Mayor congratulates Top7 communities

Published on 23 January 2015

23 January 2015

Mayor Annette Main and the Whanganui Digital Leaders Forum congratulate the seven communities who were named as a Top7 Intelligent Community, announced by the Intelligent Community Forum at 4.00am Friday, NZT.

The communities are:

Arlington County, Virginia, USA
Columbus, Ohio, USA
Ipswich, Queensland, Australia
Mitchell, South Dakota, USA
New Taipei City, Taiwan
Rio de Janeiro, Brazil
Surrey, British Columbia, Canada.

Whanganui has been named in the Intelligent Community Forum’s Smart21 Intelligent Community list for three years in a row, but has yet to make it into the Top7 communities, which are selected from that list.

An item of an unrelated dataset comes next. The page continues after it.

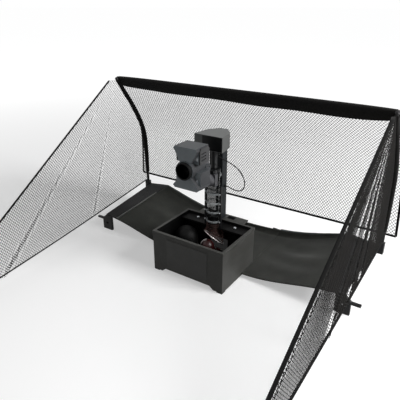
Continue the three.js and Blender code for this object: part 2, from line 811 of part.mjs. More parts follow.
const head = [
  slab(hourglassPoints, headFront, headBack),
  block(-upperBlockHalf, upperBlockHalf, upperBlockFront, headBack,
    upperBlockBottom, headTop - upperBlockDrop),
  block(-lowerBlockHalf, lowerBlockHalf, upperBlockFront, headBack, lowerBlockBottom, lowerBlockTop),
  throughRod(bossRadius, bossFront, headBack, 0, nip.z),
  block(-earOuter, -earOuter + earThickness, headBack - cutOverrun, tiltAxis.y, tiltAxis.z - earHalfHeight,
    tiltAxis.z + earHalfHeight),
  block(earOuter - earThickness, earOuter, headBack - cutOverrun, tiltAxis.y, tiltAxis.z - earHalfHeight,
    tiltAxis.z + earHalfHeight),
  crossRod(earHalfHeight, -earOuter, -earOuter + earThickness, tiltAxis.y, tiltAxis.z),
  crossRod(earHalfHeight, earOuter - earThickness, earOuter, tiltAxis.y, tiltAxis.z),
];
const drumHollowHalf = elbowHalf + drumGap;
const ventBottom = upperBlockBottom;
const ventTop = headTop - upperBlockDrop;
const ventBack = headBack;
const ventFront = upperBlockFront;
const headCuts = [
  throughRod(channelRadius, bossFront - cutOverrun, tiltAxis.y, 0, nip.z),
  crossRod(drumRadius + drumGap, -drumHollowHalf, drumHollowHalf, tiltAxis.y, tiltAxis.z, 2 * boreSides),
  crossRod(pinRadius + seatGap, -earOuter - cutOverrun, earOuter + cutOverrun, tiltAxis.y, tiltAxis.z),
  sideSlab(neckCut, -drumHollowHalf, drumHollowHalf),
];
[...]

The Intelligent Community Forum is an international think-tank which helps communities adapt to the demands of the broadband economy and develop sustainable renewal and growth.

The Top7 were recognised for meeting the Intelligent Community Forum’s best practice indicators, which include broadband connectivity, a knowledge workforce, innovation, digital inclusion, marketing and advocacy and sustainability.

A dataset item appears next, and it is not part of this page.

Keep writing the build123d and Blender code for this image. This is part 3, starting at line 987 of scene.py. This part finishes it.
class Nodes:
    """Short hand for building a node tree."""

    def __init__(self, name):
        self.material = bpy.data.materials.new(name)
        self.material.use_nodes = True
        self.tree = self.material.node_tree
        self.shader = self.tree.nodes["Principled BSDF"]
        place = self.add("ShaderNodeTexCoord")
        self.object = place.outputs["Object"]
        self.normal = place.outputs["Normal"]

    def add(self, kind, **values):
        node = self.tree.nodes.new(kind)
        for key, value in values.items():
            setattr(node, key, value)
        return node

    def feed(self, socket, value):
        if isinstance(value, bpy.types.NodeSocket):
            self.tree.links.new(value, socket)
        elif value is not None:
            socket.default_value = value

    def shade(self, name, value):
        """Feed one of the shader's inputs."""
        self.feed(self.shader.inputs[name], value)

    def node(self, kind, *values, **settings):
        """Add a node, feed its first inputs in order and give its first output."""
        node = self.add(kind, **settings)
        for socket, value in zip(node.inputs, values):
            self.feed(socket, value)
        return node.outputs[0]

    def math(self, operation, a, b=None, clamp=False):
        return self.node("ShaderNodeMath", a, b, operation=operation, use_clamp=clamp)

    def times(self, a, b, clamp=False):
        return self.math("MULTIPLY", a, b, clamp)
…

Mayor Annette Main said our district will continue to work toward the best practice indicators, especially around marketing and advocacy and developing the knowledge workforce.

“One of the challenges we have is to ensure the whole of New Zealand understands what Whanganui can offer through our ultrafast broadband capacity. The build is 90 per cent complete and will be finished later this year. This is a selling point in terms of getting people and organisations to relocate here, which will result in economic benefits for our entire community.”

To select the Top7, an international team of academics scored the entries using a rigorous and analytic process. All communities which were awarded Smart21 status for 2015 could enter.

Mayor Main said our district’s application concentrated on Whanganui’s urban and rural planning processes, how local businesses use broadband technologies to thrive, the innovative use of technology to monitor our district’s infrastructure and the relationship between the Wanganui District Council and our tertiary education sector.

The application also highlighted how community organisations are working together to ensure everyone has internet access.

“We undertook a detailed and challenging application process to demonstrate the work we are doing and why we deserved to be considered as a Top7 community. We have been working toward the Intelligent Community Forum’s indicators since we first applied to be one of the Smart21 and we will continue to enter the Intelligent Community Forum awards programme with the hope of making the Top7 list or being selected as the Intelligent Community of the Year. Other communities have entered many times before being named in the Top7.

“We are still really pleased that Whanganui is the only community in New Zealand recognised as a Smart21 Community and not just once, but in 2013, 2014 and 2015.

“Being a Smart21 Intelligent Community isn’t about material wealth or about how much technology we have, as such, but about how well we use what we’ve got. Examples of this include the early roll out and adoption of ultrafast broadband, connecting rural communities to wireless broadband and adopting innovative technology to reduce costs and increase productivity at a local government level.”

Mayor Main says being a Smart21 or Top7 is not about the population size, either.

“This year Mitchell, in South Dakota, USA, was selected as a Top7 community. Mitchell has just over half the population of our district, but through developing a telecommunications, engineering and digital economy on top of its traditional agricultural one, it has addressed population decline.

“Mitchell also recruits talent from all over the USA and has developed its community into a regional hub for expertise and services. What they have achieved is excellent and our community is working towards a similar achievement.

“Other communities from around New Zealand have told us they will be entering the 2016 Smart21 awards and we encourage them to do so. Ultimately we would like to see the whole of New Zealand become an Intelligent Community.”

The theme of the Smart21and Top7 Intelligent Community awards for 2015 was ‘The Revolutionary Community’, which focussed on how urban and regional planning affects the way people live, work and create.